Direction:
Repeat exactly the lines between and including those that contain "return parts" and "obj.matrix_parent_inverse = Matrix.Identity(4)". Output no other line.

Records shown:
________________________________________
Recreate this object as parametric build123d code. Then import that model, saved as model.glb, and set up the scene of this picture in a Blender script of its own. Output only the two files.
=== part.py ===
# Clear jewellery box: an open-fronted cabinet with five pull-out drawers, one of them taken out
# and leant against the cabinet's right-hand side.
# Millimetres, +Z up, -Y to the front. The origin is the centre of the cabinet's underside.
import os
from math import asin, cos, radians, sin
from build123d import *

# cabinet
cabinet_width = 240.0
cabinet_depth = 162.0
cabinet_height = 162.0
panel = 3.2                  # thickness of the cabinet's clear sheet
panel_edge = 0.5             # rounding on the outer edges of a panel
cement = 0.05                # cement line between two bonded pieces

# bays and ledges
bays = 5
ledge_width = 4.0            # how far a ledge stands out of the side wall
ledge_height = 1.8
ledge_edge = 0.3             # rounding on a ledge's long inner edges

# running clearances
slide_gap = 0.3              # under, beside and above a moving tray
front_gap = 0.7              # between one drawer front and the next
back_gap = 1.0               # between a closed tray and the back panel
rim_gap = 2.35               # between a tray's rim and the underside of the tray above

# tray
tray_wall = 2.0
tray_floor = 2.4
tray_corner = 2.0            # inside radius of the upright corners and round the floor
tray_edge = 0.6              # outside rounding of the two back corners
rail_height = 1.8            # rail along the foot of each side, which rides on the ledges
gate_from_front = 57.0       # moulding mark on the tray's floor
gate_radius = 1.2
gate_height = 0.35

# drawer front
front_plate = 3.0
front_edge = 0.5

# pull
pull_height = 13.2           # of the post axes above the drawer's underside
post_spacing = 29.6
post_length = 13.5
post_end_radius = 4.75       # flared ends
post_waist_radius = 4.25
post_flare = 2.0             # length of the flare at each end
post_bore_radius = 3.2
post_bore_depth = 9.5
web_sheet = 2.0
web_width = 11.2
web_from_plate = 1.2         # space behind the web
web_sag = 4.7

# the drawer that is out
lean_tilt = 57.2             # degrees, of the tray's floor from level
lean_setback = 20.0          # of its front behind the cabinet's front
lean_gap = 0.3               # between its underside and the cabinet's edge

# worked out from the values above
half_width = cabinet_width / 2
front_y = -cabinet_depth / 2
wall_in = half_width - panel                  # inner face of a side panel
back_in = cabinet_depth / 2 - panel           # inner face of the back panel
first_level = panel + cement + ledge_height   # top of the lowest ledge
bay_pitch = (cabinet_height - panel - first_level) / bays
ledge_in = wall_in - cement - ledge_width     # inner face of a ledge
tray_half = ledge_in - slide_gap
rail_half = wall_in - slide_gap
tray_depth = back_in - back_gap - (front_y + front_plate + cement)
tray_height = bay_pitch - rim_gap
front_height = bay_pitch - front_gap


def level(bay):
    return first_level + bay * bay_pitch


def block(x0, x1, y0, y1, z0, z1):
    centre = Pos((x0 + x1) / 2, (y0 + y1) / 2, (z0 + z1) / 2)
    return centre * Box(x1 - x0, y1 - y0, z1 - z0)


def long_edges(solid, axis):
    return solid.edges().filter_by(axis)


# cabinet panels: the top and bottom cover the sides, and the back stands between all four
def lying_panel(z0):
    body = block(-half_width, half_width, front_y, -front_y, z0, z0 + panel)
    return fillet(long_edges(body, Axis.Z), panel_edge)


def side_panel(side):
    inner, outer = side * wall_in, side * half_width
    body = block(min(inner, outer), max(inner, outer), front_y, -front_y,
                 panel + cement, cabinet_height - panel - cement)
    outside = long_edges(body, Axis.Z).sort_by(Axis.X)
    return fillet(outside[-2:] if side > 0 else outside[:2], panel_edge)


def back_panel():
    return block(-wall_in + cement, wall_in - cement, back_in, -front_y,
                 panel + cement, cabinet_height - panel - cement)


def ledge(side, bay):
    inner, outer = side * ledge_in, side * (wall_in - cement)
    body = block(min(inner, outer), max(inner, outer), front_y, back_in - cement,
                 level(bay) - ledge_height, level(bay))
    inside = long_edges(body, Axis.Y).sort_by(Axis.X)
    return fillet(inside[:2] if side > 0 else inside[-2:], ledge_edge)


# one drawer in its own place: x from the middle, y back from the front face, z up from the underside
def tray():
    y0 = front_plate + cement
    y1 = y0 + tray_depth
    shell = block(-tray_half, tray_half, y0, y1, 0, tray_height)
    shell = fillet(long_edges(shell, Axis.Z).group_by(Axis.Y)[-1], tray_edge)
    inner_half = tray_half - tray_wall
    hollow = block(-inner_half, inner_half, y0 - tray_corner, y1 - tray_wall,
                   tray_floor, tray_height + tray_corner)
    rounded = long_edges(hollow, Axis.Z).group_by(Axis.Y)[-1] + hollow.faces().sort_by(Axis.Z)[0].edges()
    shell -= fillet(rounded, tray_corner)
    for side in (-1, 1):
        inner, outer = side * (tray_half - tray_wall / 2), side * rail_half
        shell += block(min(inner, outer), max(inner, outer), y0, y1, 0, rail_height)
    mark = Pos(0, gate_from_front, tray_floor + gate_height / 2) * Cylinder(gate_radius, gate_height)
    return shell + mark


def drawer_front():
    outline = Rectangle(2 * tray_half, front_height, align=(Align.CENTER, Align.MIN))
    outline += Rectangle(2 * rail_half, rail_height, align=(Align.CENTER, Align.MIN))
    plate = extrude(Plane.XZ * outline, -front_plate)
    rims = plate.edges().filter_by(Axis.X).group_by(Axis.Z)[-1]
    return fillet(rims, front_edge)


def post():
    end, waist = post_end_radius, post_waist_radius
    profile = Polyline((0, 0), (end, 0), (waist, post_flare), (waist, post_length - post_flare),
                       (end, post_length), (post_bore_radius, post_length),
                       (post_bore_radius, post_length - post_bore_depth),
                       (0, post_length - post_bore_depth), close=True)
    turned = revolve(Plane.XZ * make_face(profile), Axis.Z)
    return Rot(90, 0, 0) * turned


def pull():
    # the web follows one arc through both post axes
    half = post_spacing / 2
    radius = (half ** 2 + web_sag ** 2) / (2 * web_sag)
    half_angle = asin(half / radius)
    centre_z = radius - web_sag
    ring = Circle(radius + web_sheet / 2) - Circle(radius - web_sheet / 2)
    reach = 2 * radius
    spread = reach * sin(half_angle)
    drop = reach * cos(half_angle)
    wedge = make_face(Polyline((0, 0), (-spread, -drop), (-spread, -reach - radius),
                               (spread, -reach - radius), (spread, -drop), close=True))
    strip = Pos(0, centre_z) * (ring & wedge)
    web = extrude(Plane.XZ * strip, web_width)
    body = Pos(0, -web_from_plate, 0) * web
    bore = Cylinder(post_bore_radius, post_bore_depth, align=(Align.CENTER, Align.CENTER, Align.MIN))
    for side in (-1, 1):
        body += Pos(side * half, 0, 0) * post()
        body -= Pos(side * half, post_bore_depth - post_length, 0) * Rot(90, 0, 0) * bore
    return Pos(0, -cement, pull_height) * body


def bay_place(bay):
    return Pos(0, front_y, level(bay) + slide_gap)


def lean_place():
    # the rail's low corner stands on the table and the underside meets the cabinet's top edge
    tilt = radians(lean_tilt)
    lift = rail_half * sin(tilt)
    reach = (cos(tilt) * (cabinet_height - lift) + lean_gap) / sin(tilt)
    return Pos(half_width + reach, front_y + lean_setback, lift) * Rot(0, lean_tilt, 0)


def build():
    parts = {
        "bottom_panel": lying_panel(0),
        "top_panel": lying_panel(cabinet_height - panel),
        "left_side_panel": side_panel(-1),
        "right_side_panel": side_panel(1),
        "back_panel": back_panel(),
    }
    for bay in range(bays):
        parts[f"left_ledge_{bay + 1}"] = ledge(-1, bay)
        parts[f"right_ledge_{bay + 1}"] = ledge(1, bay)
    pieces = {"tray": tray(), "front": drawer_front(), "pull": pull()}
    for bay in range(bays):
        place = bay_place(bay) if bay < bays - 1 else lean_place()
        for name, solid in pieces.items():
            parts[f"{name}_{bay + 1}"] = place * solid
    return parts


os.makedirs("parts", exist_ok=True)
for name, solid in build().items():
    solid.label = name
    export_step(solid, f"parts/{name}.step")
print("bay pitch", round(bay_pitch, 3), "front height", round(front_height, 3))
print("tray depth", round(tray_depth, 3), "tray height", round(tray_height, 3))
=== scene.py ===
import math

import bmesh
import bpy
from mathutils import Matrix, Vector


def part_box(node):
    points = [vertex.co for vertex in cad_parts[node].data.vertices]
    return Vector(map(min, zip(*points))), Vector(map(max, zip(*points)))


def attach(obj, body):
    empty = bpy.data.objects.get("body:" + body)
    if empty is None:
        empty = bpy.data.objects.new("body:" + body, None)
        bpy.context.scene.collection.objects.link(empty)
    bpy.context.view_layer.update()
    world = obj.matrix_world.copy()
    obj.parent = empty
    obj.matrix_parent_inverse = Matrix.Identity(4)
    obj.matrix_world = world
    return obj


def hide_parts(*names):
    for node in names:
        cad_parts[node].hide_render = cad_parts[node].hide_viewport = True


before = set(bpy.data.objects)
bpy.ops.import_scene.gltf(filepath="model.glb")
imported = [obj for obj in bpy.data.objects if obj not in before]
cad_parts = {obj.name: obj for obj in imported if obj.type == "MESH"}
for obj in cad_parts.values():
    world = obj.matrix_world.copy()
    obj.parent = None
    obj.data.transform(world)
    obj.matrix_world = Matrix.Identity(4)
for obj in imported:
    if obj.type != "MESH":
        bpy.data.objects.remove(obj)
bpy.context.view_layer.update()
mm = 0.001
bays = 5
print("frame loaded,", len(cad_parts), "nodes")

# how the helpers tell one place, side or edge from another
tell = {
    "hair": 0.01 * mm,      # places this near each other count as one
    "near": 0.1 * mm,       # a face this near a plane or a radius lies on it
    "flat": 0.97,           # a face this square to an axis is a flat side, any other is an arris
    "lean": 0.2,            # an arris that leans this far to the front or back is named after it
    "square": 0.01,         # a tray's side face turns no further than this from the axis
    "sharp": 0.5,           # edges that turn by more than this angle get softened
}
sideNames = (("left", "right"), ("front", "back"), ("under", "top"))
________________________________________
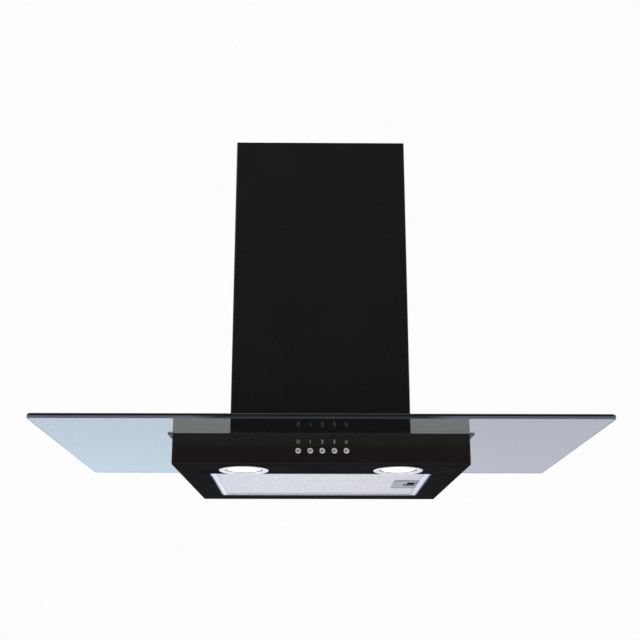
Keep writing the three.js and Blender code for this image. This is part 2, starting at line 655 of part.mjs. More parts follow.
________________________________________
Full answer:
    return parts


os.makedirs("parts", exist_ok=True)
for name, solid in build().items():
    solid.label = name
    export_step(solid, f"parts/{name}.step")
print("bay pitch", round(bay_pitch, 3), "front height", round(front_height, 3))
print("tray depth", round(tray_depth, 3), "tray height", round(tray_height, 3))
=== scene.py ===
import math

import bmesh
import bpy
from mathutils import Matrix, Vector


def part_box(node):
    points = [vertex.co for vertex in cad_parts[node].data.vertices]
    return Vector(map(min, zip(*points))), Vector(map(max, zip(*points)))


def attach(obj, body):
    empty = bpy.data.objects.get("body:" + body)
    if empty is None:
        empty = bpy.data.objects.new("body:" + body, None)
        bpy.context.scene.collection.objects.link(empty)
    bpy.context.view_layer.update()
    world = obj.matrix_world.copy()
    obj.parent = empty
    obj.matrix_parent_inverse = Matrix.Identity(4)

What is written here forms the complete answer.